Nonetheless, it is impossible and, to my mind, distorting to write British history, especially post-1600, without some kind of trans-continental purview and reach. Am I a micro-historian? Not really. But I did want both in Captives and inElizabeth Marsh to explore the potential of hitherto neglected approaches and source material. For example, what passes for world history has evolved substantially out of certain branches of economic history, and has tended in part for that reason to be somewhat impersonal, abstract, and often very masculine in its focus. Elizabeth Marsh was in part an attempt to do things differently.

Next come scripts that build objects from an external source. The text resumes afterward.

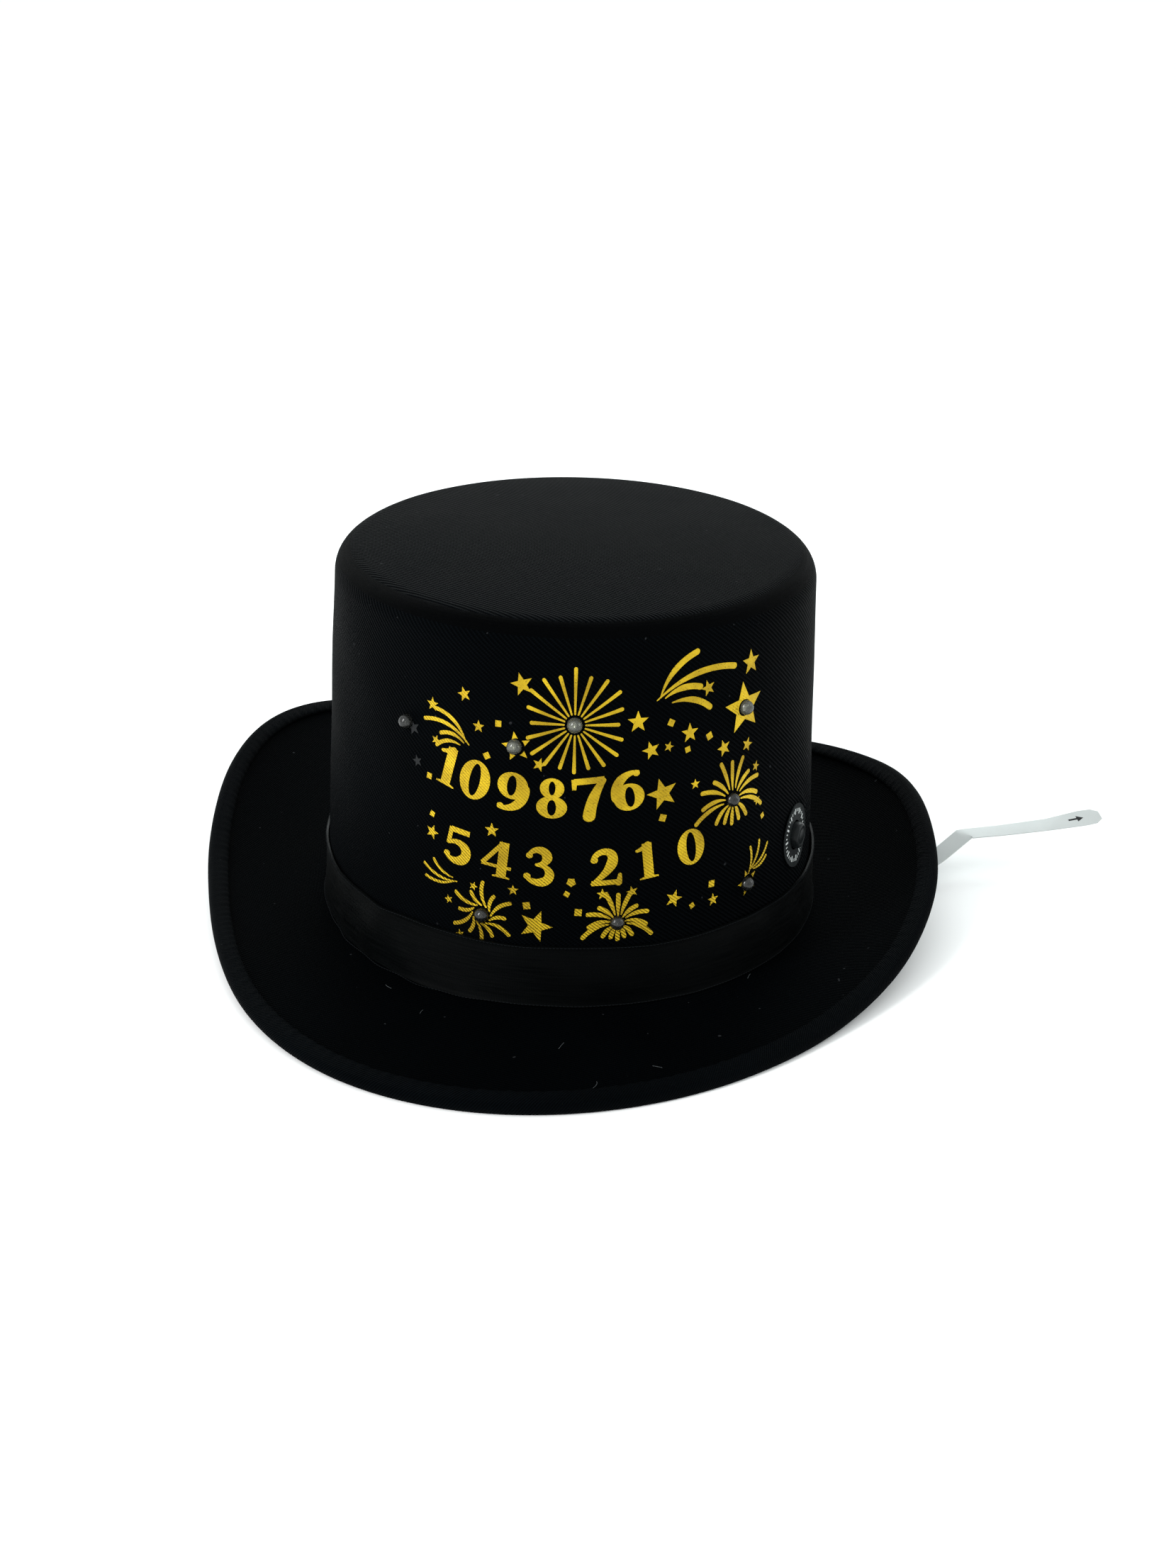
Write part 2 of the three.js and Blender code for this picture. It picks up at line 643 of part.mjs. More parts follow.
function buildBatteryCover() {
  const outerFace = BOX_RIM - GAP - COVER_THICKNESS;
  const plate = block([-BOX_HALF, BOX_HALF], [BOX_BOTTOM, BOX_TOP], [outerFace, BOX_RIM - GAP]);
  const screwWay = shifted(disc(BOSS.bore, outerFace - BEYOND, BOX_RIM + BEYOND), BOSS.x, BOSS.y);
  place(unit, "battery_cover", cut(plate, [screwWay]), blackPlastic);

  const underHead = outerFace - GAP;
  const headTop = underHead - SCREW_HEAD.height;
  const screw = round([
    [0, headTop],
    [SCREW_HEAD.radius, headTop],
    [SCREW_HEAD.radius, underHead],
    [BOSS.bore - GAP, underHead],
    [BOSS.bore - GAP, SCREW_TIP],
    [0, SCREW_TIP],
  ]);
  place(unit, "cover_screw", shifted(screw, BOSS.x, BOSS.y), steel);
}

function buildCells() {
  const rim = { width: 0.9, height: 0.6 };
  const stepZ = CELL_OUTER_FACE - rim.height;
  const cell = round(
    [
      [0, CELL_INNER_FACE],
      [CELL_RADIUS, CELL_INNER_FACE],
      [CELL_RADIUS, stepZ],
      [CELL_RADIUS - rim.width, CELL_OUTER_FACE],
      [0, CELL_OUTER_FACE],
    ],
    20,
  );
  CELL_X.forEach((x, i) => place(unit, `button_cell_${i + 1}`, shifted(cell, x, CELL_ROW_Y), nickel));

  const strapY = [CELL_ROW_Y - CONTACT_HALF_WIDTH, CELL_ROW_Y + CONTACT_HALF_WIDTH];
  const outerSide = [CELL_OUTER_FACE + GAP, CELL_OUTER_FACE + 2 * GAP];
  const innerSide = [CELL_INNER_FACE - 2 * GAP, CELL_INNER_FACE - GAP];
  const leafSide = [FILM_PLANE - 2.5 * GAP, FILM_PLANE - 1.5 * GAP];
  const reach = CONTACT_REACH;
  const [springTop, springFoot] = [2.6, 4];
  const spring = round([
    [0, outerSide[1]],
    [springFoot, outerSide[1]],
    [springTop, outerSide[0]],
    [0, outerSide[0]],
  ]);
  place(unit, "contact_spring", shifted(spring, CELL_X[0], CELL_ROW_Y), nickel);
  place(unit, "contact_strap_inner", block([CELL_X[0] - reach, reach], strapY, innerSide), nickel);
  place(unit, "contact_strap_outer", block([-reach, CELL_X[2] + reach], strapY, outerSide), nickel);
  place(unit, "contact_leaf", block([CELL_X[2] - reach, CELL_X[2] + reach], strapY, leafSide), nickel);
}

function buildSwitch() {
  const capFlange = BOX_FLOOR - GAP;
  const capBack = capFlange - 1;
  const edgeRound = 1;
  const cap = round(
    [
      [0, BUTTON_PROUD],
      [BUTTON_RADIUS - 1.3 * edgeRound, BUTTON_PROUD - 0.2 * edgeRound],
      [BUTTON_RADIUS, BUTTON_PROUD - edgeRound],
      [BUTTON_RADIUS, capFlange],
      [BUTTON_FLANGE_RADIUS, capFlange],
      [BUTTON_FLANGE_RADIUS, capBack],
      [0, capBack],
    ],
    16,
  );
  place(unit, "button_cap", cap, greyPlastic);

  const stemTop = capBack - GAP;
  const bodyTop = stemTop - STEM_STANDS_OUT - GAP;
  const bodyBase = bodyTop - SWITCH_HEIGHT;
  const square = [-SWITCH_HALF, SWITCH_HALF];
  place(unit, "switch_stem", disc(STEM_RADIUS, stemTop - STEM_LENGTH, stemTop, 12), greyPlastic);
  const bore = disc(STEM_RADIUS + GAP, bodyBase + GAP, bodyTop + BEYOND, 12);
  place(unit, "switch_body", cut(block(square, square, [bodyBase, bodyTop]), [bore]), blackPlastic);

  const boardTop = bodyBase - GAP;
  const boardX = [-INSIDE_HALF + GAP, BOSS.x - BOSS.radius - 1];
  const boardY = [DIVIDER_Y[1] + GAP, BOX_TOP - BOX_WALL - GAP];
  const boardZ = [boardTop - BOARD_THICKNESS, boardTop];
  place(unit, "circuit_board", block(boardX, boardY, boardZ), board);
  const chip = block(CHIP.x, CHIP.y, [boardTop + GAP, boardTop + GAP + CHIP.height]);
  place(unit, "control_chip", chip, chipResin);
}

// The press label: a thin disc with a hole, wrapped round the wall.
function buildLabel() {
  const face = new THREE.Shape().absarc(0, 0, LABEL_RADIUS, 0, 2 * Math.PI);
  face.holes.push(new THREE.Path().absarc(0, 0, LABEL_HOLE_RADIUS, 0, 2 * Math.PI));
  const options = { depth: 0.4, curveSegments: 10, bevelEnabled: false };
  const flat = new THREE.ExtrudeGeometry(face, options).translate(0, 0, 0.45);
  place(hat, "press_label", closed(wrapped(flat, BUTTON_AZIMUTH, BUTTON_HEIGHT)), label);
}

// ---- Pull tab ---------------------------------------------------------------------------------

const UP = new THREE.Vector3(0, 0, 1);

// Stations of the strip: level across its route, apart from the tilt at each point. It starts just
// outside the tongue, which goes down past its end.
function stripStations(foot) {
  const first = new THREE.Vector3(...STRIP_ROUTE[0].at);
  const level = foot.clone().setZ(STRIP_Z);
  const ahead = first.sub(level).normalize();
  const start = level.addScaledVector(ahead, FILM_THICKNESS / 2 + GAP);
  const route = [{ at: start.toArray(), width: FILM_WIDTH, tilt: 0 }, ...STRIP_ROUTE];
  const points = route.map(({ at }) => new THREE.Vector3(...at));
  return points.map((centre, i) => {
    const before = points[Math.max(i - 1, 0)];
    const after = points[Math.min(i + 1, points.length - 1)];
    const ahead = after.clone().sub(before).normalize();
    const across = UP.clone().cross(ahead).normalize();
    across.applyAxisAngle(ahead, radians(route[i].tilt));
    return { centre, across, normal: ahead.clone().cross(across), width: route[i].width };
  });
}

// The tongue hangs from between cell and contact, out of the slot, and turns on its way down to
// face along the strip.
function tongueStations(foot, stripAcross) {
  const frame = wallFrame(BUTTON_AZIMUTH, BUTTON_HEIGHT);
  const slotAcross = new THREE.Vector3().setFromMatrixColumn(frame, 0);
  const tipZ = BUTTON_Z + FILM_TIP_Y;
  const slotZ = BUTTON_Z + BOX_BOTTOM - 1;
  const footZ = STRIP_Z + FILM_THICKNESS / 2 + GAP;
  const turns = 8;
  const free = Array.from({ length: turns + 1 }, (_, i) => slotZ + ((footZ - slotZ) * i) / turns);
  const heights = [tipZ, ...free];
  const turn = slotAcross.angleTo(stripAcross);
  return heights.map((z) => {
    const share = Math.min(1, Math.max(0, (slotZ - z) / (slotZ - footZ)));
    const across = slotAcross.clone().applyAxisAngle(UP, turn * share);
    const normal = across.clone().cross(UP);
    return { centre: foot.clone().setZ(z), across, normal, width: FILM_WIDTH };
  });
}

function buildPullTab() {
  const frame = wallFrame(BUTTON_AZIMUTH, BUTTON_HEIGHT);
  const foot = new THREE.Vector3(CELL_PITCH, BOX_BOTTOM, FILM_PLANE).applyMatrix4(frame);
  const strip = stripStations(foot);
  const tongue = tongueStations(foot, strip[0].across);
  place(hat, "pull_tab_tongue", closed(bentStrip(tongue, FILM_THICKNESS)), clearFilm);
  place(hat, "pull_tab_strip", closed(bentStrip(strip, FILM_THICKNESS)), clearFilm);
}

buildCrown();
buildBrim();
buildBands();
buildLamps();
buildWire("harness_red", 1, redWire);
buildWire("harness_black", -1, blackWire);
buildBatteryBox();
buildBatteryCover();
buildCells();
buildSwitch();
buildLabel();
buildPullTab();

export default hat;
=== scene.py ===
"""Looks of a party top hat with lamps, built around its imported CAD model.

Metres, in the model's frame: +Z up, the printed front faces -Y, the press switch is on the +X side.
Places on the crown's wall are (u, s): u along the wall from the middle of the front towards +X,
s up the crown's section from the root of the brim.
"""
import math

import bmesh
import bpy
import numpy as np
from mathutils import Matrix, Vector
from mathutils.geometry import delaunay_2d_cdt


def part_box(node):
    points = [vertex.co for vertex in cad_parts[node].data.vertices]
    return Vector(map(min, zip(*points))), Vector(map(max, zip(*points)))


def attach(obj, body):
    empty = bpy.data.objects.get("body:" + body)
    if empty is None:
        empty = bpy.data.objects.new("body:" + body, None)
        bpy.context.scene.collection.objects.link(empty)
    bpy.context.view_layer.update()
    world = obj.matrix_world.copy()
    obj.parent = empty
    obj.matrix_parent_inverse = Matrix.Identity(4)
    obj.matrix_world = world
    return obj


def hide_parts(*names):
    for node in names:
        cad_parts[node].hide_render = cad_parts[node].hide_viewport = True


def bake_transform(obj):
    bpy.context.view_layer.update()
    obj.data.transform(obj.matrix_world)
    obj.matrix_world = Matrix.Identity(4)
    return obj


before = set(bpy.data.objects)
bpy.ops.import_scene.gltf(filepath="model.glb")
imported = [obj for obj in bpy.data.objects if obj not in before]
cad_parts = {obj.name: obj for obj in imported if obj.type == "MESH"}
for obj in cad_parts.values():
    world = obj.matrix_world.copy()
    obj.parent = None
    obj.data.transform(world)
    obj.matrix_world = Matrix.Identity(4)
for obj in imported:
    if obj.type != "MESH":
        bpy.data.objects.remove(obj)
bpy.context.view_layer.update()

MM = 0.001
TURN = 2 * math.pi
UV_NAME = "cloth"

# ---- Shape of the hat, as the CAD model has it --------------------------------------------------

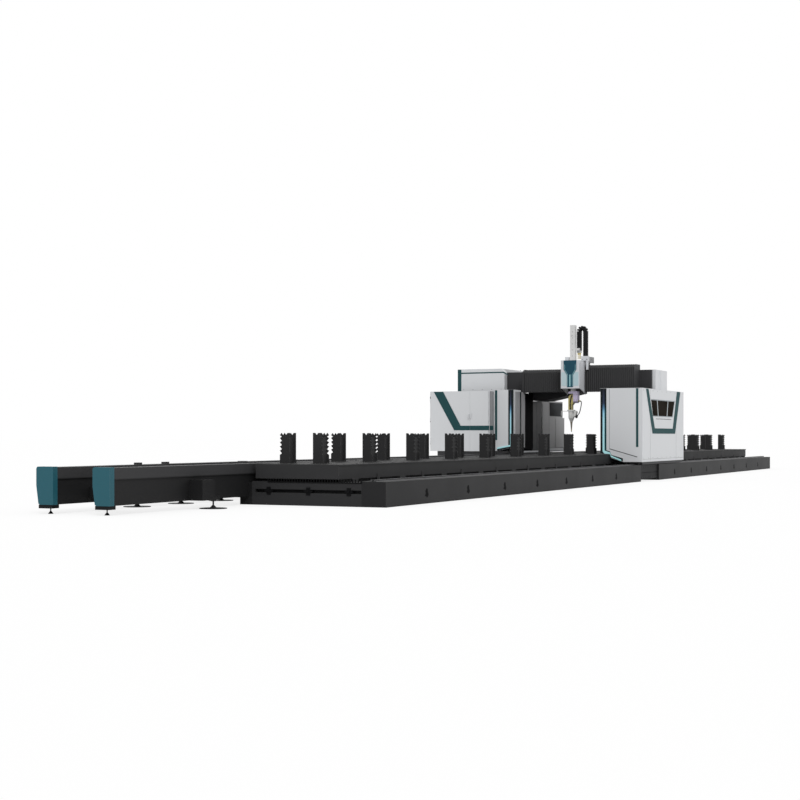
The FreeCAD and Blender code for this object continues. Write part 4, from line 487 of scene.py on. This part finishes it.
# ------------------------------------------------------- trucks, legs, girder
# Thick machined plates on ball shoes carry welded box legs, and the far leg has a
# black head plate. The girder is one fabricated box with bolted lids on its back.
frame_paint = coat("charcoal frame paint", (0.038, 0.038, 0.040), dust_amount=0.2, dullness=0.46, shine=0.15,
                   wear=0.3, bare=(0.07, 0.07, 0.07))
dress("near_truck far_truck near_leg main_girder", frame_paint)
leg_black = coat("satin black leg", (0.0035, 0.0035, 0.004), dust_amount=0.05, dullness=0.7, shine=0.03)
dress("far_leg", leg_black)
plate("far leg head plate", [(15.93, 2.22), (17.40, 2.22), (17.40, 2.40), (16.30, 2.40), (16.30, 2.343),
                             (15.93, 2.343)], "Y", 3.556, 3.570, leg_black, "gantry", 0.002)
girder_back, lid_start, lid_pitch, lid_thickness = 17.585, 1.35, 0.78, 0.010
lid = prism_mesh("girder lid", rectangle((0, 2.52), (0.52, 2.88)), "X", 0.0, lid_thickness, 0.002)
row("girder back lids", lid, (girder_back, lid_start, 0), (0, lid_pitch, 0), 3, frame_paint, "gantry")
for level in (2.545, 2.855):
    screw_row(f"girder lid screws at {level}", 0.010, 0.006, "X",
              (girder_back + lid_thickness, lid_start + 0.05, level), (0, 0.21, 0), 9, "gantry")
flange_face, flange_low, flange_pitch = 15.76, 2.50, 0.09
for side, line in (("near", 0.385), ("far", 3.60)):
    screw_row(f"girder {side} flange screws", 0.009, -0.006, "X", (flange_face, line, flange_low),
              (0, 0, flange_pitch), 6, "gantry")

# ---------------------------------------------------------------- near housing
# Powder-coated sheet panels, pale grey-white, screwed round the near leg. A raised
# panel with a folded groove covers the front, over a black backing sheet.
white_sheet = coat("pale powder coat", (0.62, 0.632, 0.648), dust=(0.5, 0.5, 0.49), dust_amount=0.12,
                   dullness=0.36, cloud_amount=0.05, grain_size=340, bump=0.05, shine=0.3, wear=0.12,
                   bare=(0.72, 0.73, 0.74))
seam_grey = coat("seam shadow grey", (0.10, 0.105, 0.11), dullness=0.5, shine=0.1, dust_amount=0.0)
backing_black = coat("backing black", (0.006, 0.010, 0.012), dust_amount=0.0, dullness=0.4, shine=0.15)
dress("near_housing housing_door girder_end_covers", white_sheet)
backing = ("X", 15.046, 15.0502, backing_black, "gantry")
panel_face, panel_back = 15.0465, 15.0498
groove = ("X", panel_face - 0.0007, panel_face, seam_grey, "gantry")
seam = ("Y", -0.0012, 0.0, seam_grey, "gantry")
plate("front backing sheet",
      [(1.118, 2.405), (0.957, 2.405), (0.957, 0.800), (0.862, 0.770), (0.826, 0.682), (0.515, 0.592),
       (0.515, 0.515), (0.838, 0.610), (0.838, 0.708), (1.118, 0.708)], *backing)
plate("raised front panel", [(0.040, 0.534), (0.955, 0.812), (0.955, 2.392), (0.040, 2.392)], "X", panel_face,
      panel_back, white_sheet, "gantry")
plate("front upright groove", rectangle((0.871, 0.833), (0.878, 2.385)), *groove)
plate("front leaning groove", [(0.878, 0.828), (0.871, 0.848), (0.130, 0.640), (0.136, 0.618)], *groove)
for name, low, high in (("front", (15.80, 0.52), (15.806, 2.40)), ("rear", (18.42, 0.52), (18.426, 2.40)),
                        ("foot", (15.09, 0.566), (19.22, 0.571))):
    plate(f"side {name} seam", rectangle(low, high), *seam)
for level in (0.60, 2.36):
    screw_row(f"side screws at {level}", 0.008, -0.0035, "Y", (15.16, 0, level), (0.445, 0, 0), 10, "gantry",
              8)
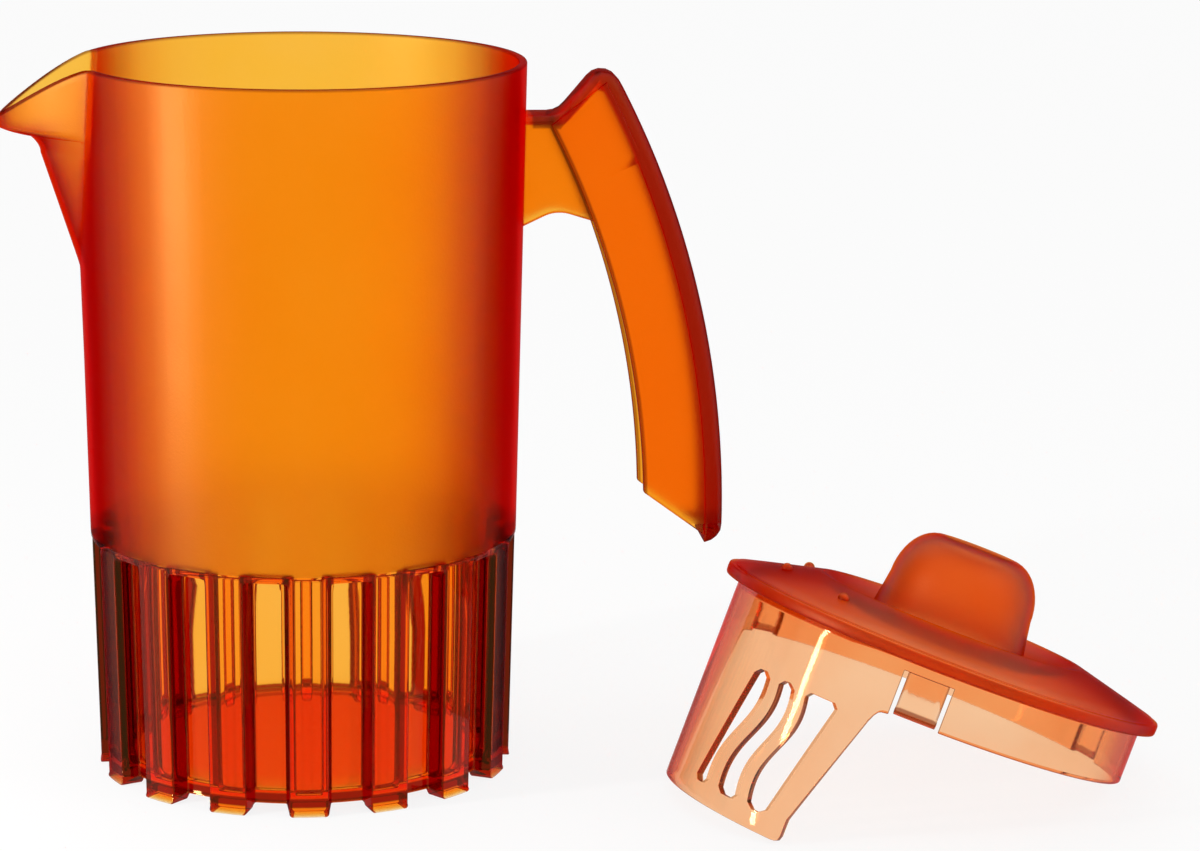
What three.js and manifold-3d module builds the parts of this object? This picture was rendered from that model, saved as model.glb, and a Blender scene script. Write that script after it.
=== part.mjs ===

In my current project, in which I'm trying to wrest constitutional history away from its traditional encasement within national narratives, I'm very much returning to the macro.
What has been the impact on you personally, and on other British historians, of history-writing coming out of India? Do you believe that there is a real conversation today between Indian and British historiography? If so, what are the most interesting elements there?
The impact of scholarly work coming out of India (and not just in history) has been growing relentlessly, in the U.K., as in the U.S. It is sometimes difficult to distinguish this precise Indian contribution from the increased awareness — in some, not yet all British and American quarters — of the need to pay greater attention to non-Western scholarship in general.
By way of example, I, and a colleague have just started a programme of seminars exploring how people in different parts of the world conceptualised their membership of political communities from the 18th century onwards. Recent Indian historiography is bound to play a big part in our discussions, but so will work to do with China and elsewhere. My own first introduction to the work of Indian historians was by way of Ranajit Guha and the publications of the Subaltern Studies group. I continue to be impressed by how Indian historians are expanding and challenging both the material and the arguments available to historians of the U.K. But I am also impressed by the need for British-based scholars themselves to explore Indian and Asian connections in different ways.